* _Short task_
Present the following data again exactly as it is shown.

──────── Information supplied ────────

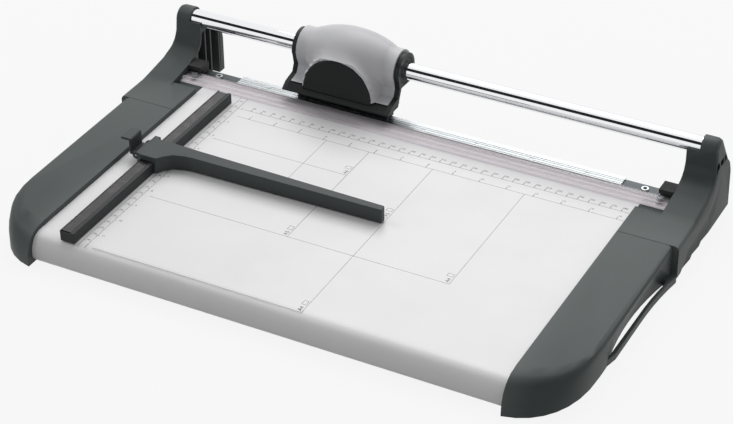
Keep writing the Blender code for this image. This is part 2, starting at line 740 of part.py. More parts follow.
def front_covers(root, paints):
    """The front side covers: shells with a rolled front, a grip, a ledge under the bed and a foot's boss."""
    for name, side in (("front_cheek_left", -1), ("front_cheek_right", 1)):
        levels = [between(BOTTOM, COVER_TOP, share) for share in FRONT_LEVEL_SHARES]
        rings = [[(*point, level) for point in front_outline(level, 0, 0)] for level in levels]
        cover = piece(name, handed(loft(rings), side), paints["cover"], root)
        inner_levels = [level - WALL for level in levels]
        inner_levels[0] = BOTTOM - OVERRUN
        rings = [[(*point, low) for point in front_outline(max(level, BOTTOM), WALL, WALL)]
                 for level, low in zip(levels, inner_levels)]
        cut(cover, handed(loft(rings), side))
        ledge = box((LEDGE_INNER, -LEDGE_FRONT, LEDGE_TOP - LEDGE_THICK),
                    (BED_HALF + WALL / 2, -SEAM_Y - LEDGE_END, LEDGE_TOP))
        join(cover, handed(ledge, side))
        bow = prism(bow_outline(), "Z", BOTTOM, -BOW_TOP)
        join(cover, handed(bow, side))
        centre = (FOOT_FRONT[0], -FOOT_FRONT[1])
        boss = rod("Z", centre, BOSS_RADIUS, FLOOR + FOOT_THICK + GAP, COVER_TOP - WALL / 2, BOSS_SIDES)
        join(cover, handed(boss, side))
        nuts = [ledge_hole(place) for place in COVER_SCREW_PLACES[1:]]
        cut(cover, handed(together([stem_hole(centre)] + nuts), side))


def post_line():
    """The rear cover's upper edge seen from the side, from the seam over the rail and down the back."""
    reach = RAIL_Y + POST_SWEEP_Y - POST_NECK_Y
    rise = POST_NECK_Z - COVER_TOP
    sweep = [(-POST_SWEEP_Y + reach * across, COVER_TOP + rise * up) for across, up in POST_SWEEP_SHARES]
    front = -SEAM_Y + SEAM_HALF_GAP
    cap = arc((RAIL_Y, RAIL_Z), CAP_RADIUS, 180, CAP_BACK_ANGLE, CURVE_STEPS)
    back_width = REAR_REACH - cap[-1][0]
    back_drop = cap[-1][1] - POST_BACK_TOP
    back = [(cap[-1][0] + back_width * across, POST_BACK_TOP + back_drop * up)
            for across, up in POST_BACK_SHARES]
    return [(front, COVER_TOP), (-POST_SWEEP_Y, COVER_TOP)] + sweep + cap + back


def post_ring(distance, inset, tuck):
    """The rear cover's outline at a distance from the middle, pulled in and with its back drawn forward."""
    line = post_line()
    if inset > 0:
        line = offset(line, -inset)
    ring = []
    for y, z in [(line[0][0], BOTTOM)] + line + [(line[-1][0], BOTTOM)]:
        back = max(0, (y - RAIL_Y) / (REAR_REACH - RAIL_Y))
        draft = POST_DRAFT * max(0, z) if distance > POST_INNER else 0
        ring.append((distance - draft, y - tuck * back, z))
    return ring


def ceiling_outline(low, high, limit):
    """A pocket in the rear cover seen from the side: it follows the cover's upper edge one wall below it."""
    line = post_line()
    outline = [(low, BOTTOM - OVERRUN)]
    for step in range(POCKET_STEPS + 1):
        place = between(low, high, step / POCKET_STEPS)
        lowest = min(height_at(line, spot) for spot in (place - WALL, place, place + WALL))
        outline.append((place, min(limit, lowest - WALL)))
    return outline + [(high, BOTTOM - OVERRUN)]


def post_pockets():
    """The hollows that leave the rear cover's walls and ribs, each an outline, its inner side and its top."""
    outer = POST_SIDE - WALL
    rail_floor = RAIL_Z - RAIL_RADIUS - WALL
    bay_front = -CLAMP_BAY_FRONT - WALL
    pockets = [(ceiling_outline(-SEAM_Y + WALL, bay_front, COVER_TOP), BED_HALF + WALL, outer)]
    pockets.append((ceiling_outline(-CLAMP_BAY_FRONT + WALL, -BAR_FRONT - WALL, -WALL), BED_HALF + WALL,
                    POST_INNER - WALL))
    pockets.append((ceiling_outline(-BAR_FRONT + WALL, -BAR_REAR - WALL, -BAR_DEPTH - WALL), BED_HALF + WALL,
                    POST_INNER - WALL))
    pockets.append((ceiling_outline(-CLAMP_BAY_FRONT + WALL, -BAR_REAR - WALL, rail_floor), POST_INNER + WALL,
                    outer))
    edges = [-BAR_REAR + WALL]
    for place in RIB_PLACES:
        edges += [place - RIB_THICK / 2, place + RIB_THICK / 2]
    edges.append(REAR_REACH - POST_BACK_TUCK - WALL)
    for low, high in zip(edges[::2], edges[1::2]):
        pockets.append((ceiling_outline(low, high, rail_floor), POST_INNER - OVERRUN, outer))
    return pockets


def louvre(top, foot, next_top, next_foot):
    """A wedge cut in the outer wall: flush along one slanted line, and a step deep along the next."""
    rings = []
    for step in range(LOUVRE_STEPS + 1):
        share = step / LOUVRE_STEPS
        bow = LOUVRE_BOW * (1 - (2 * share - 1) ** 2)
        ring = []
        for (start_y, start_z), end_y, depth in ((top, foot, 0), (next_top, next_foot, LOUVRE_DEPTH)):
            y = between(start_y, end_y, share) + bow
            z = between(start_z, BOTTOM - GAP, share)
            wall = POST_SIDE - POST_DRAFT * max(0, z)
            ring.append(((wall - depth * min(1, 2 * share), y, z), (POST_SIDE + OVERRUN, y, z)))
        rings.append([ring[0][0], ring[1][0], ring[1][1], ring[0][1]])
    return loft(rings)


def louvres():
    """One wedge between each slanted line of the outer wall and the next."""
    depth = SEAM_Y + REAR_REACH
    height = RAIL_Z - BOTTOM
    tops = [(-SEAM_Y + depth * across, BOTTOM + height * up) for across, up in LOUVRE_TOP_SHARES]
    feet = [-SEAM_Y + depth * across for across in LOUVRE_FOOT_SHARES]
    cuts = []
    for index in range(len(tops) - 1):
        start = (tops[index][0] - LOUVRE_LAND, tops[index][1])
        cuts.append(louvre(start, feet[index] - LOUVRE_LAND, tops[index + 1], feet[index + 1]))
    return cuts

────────

* _Task output_
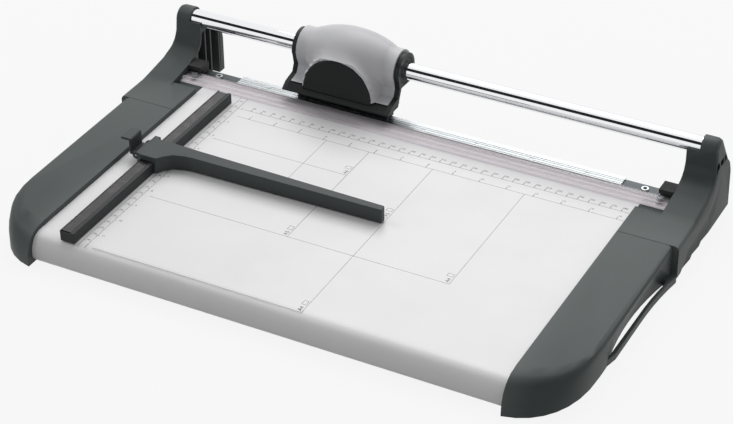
Keep writing the Blender code for this image. This is part 2, starting at line 740 of part.py. More parts follow.
def front_covers(root, paints):
    """The front side covers: shells with a rolled front, a grip, a ledge under the bed and a foot's boss."""
    for name, side in (("front_cheek_left", -1), ("front_cheek_right", 1)):
        levels = [between(BOTTOM, COVER_TOP, share) for share in FRONT_LEVEL_SHARES]
        rings = [[(*point, level) for point in front_outline(level, 0, 0)] for level in levels]
        cover = piece(name, handed(loft(rings), side), paints["cover"], root)
        inner_levels = [level - WALL for level in levels]
        inner_levels[0] = BOTTOM - OVERRUN
        rings = [[(*point, low) for point in front_outline(max(level, BOTTOM), WALL, WALL)]
                 for level, low in zip(levels, inner_levels)]
        cut(cover, handed(loft(rings), side))
        ledge = box((LEDGE_INNER, -LEDGE_FRONT, LEDGE_TOP - LEDGE_THICK),
                    (BED_HALF + WALL / 2, -SEAM_Y - LEDGE_END, LEDGE_TOP))
        join(cover, handed(ledge, side))
        bow = prism(bow_outline(), "Z", BOTTOM, -BOW_TOP)
        join(cover, handed(bow, side))
        centre = (FOOT_FRONT[0], -FOOT_FRONT[1])
        boss = rod("Z", centre, BOSS_RADIUS, FLOOR + FOOT_THICK + GAP, COVER_TOP - WALL / 2, BOSS_SIDES)
        join(cover, handed(boss, side))
        nuts = [ledge_hole(place) for place in COVER_SCREW_PLACES[1:]]
        cut(cover, handed(together([stem_hole(centre)] + nuts), side))


def post_line():
    """The rear cover's upper edge seen from the side, from the seam over the rail and down the back."""
    reach = RAIL_Y + POST_SWEEP_Y - POST_NECK_Y
    rise = POST_NECK_Z - COVER_TOP
    sweep = [(-POST_SWEEP_Y + reach * across, COVER_TOP + rise * up) for across, up in POST_SWEEP_SHARES]
    front = -SEAM_Y + SEAM_HALF_GAP
    cap = arc((RAIL_Y, RAIL_Z), CAP_RADIUS, 180, CAP_BACK_ANGLE, CURVE_STEPS)
    back_width = REAR_REACH - cap[-1][0]
    back_drop = cap[-1][1] - POST_BACK_TOP
    back = [(cap[-1][0] + back_width * across, POST_BACK_TOP + back_drop * up)
            for across, up in POST_BACK_SHARES]
    return [(front, COVER_TOP), (-POST_SWEEP_Y, COVER_TOP)] + sweep + cap + back


def post_ring(distance, inset, tuck):
    """The rear cover's outline at a distance from the middle, pulled in and with its back drawn forward."""
    line = post_line()
    if inset > 0:
        line = offset(line, -inset)
    ring = []
    for y, z in [(line[0][0], BOTTOM)] + line + [(line[-1][0], BOTTOM)]:
        back = max(0, (y - RAIL_Y) / (REAR_REACH - RAIL_Y))
        draft = POST_DRAFT * max(0, z) if distance > POST_INNER else 0
        ring.append((distance - draft, y - tuck * back, z))
    return ring


def ceiling_outline(low, high, limit):
    """A pocket in the rear cover seen from the side: it follows the cover's upper edge one wall below it."""
    line = post_line()
    outline = [(low, BOTTOM - OVERRUN)]
    for step in range(POCKET_STEPS + 1):
        place = between(low, high, step / POCKET_STEPS)
        lowest = min(height_at(line, spot) for spot in (place - WALL, place, place + WALL))
        outline.append((place, min(limit, lowest - WALL)))
    return outline + [(high, BOTTOM - OVERRUN)]


def post_pockets():
    """The hollows that leave the rear cover's walls and ribs, each an outline, its inner side and its top."""
    outer = POST_SIDE - WALL
    rail_floor = RAIL_Z - RAIL_RADIUS - WALL
    bay_front = -CLAMP_BAY_FRONT - WALL
    pockets = [(ceiling_outline(-SEAM_Y + WALL, bay_front, COVER_TOP), BED_HALF + WALL, outer)]
    pockets.append((ceiling_outline(-CLAMP_BAY_FRONT + WALL, -BAR_FRONT - WALL, -WALL), BED_HALF + WALL,
                    POST_INNER - WALL))
    pockets.append((ceiling_outline(-BAR_FRONT + WALL, -BAR_REAR - WALL, -BAR_DEPTH - WALL), BED_HALF + WALL,
                    POST_INNER - WALL))
    pockets.append((ceiling_outline(-CLAMP_BAY_FRONT + WALL, -BAR_REAR - WALL, rail_floor), POST_INNER + WALL,
                    outer))
    edges = [-BAR_REAR + WALL]
    for place in RIB_PLACES:
        edges += [place - RIB_THICK / 2, place + RIB_THICK / 2]
    edges.append(REAR_REACH - POST_BACK_TUCK - WALL)
    for low, high in zip(edges[::2], edges[1::2]):
        pockets.append((ceiling_outline(low, high, rail_floor), POST_INNER - OVERRUN, outer))
    return pockets


def louvre(top, foot, next_top, next_foot):
    """A wedge cut in the outer wall: flush along one slanted line, and a step deep along the next."""
    rings = []
    for step in range(LOUVRE_STEPS + 1):
        share = step / LOUVRE_STEPS
        bow = LOUVRE_BOW * (1 - (2 * share - 1) ** 2)
        ring = []
        for (start_y, start_z), end_y, depth in ((top, foot, 0), (next_top, next_foot, LOUVRE_DEPTH)):
            y = between(start_y, end_y, share) + bow
            z = between(start_z, BOTTOM - GAP, share)
            wall = POST_SIDE - POST_DRAFT * max(0, z)
            ring.append(((wall - depth * min(1, 2 * share), y, z), (POST_SIDE + OVERRUN, y, z)))
        rings.append([ring[0][0], ring[1][0], ring[1][1], ring[0][1]])
    return loft(rings)


def louvres():
    """One wedge between each slanted line of the outer wall and the next."""
    depth = SEAM_Y + REAR_REACH
    height = RAIL_Z - BOTTOM
    tops = [(-SEAM_Y + depth * across, BOTTOM + height * up) for across, up in LOUVRE_TOP_SHARES]
    feet = [-SEAM_Y + depth * across for across in LOUVRE_FOOT_SHARES]
    cuts = []
    for index in range(len(tops) - 1):
        start = (tops[index][0] - LOUVRE_LAND, tops[index][1])
        cuts.append(louvre(start, feet[index] - LOUVRE_LAND, tops[index + 1], feet[index + 1]))
    return cuts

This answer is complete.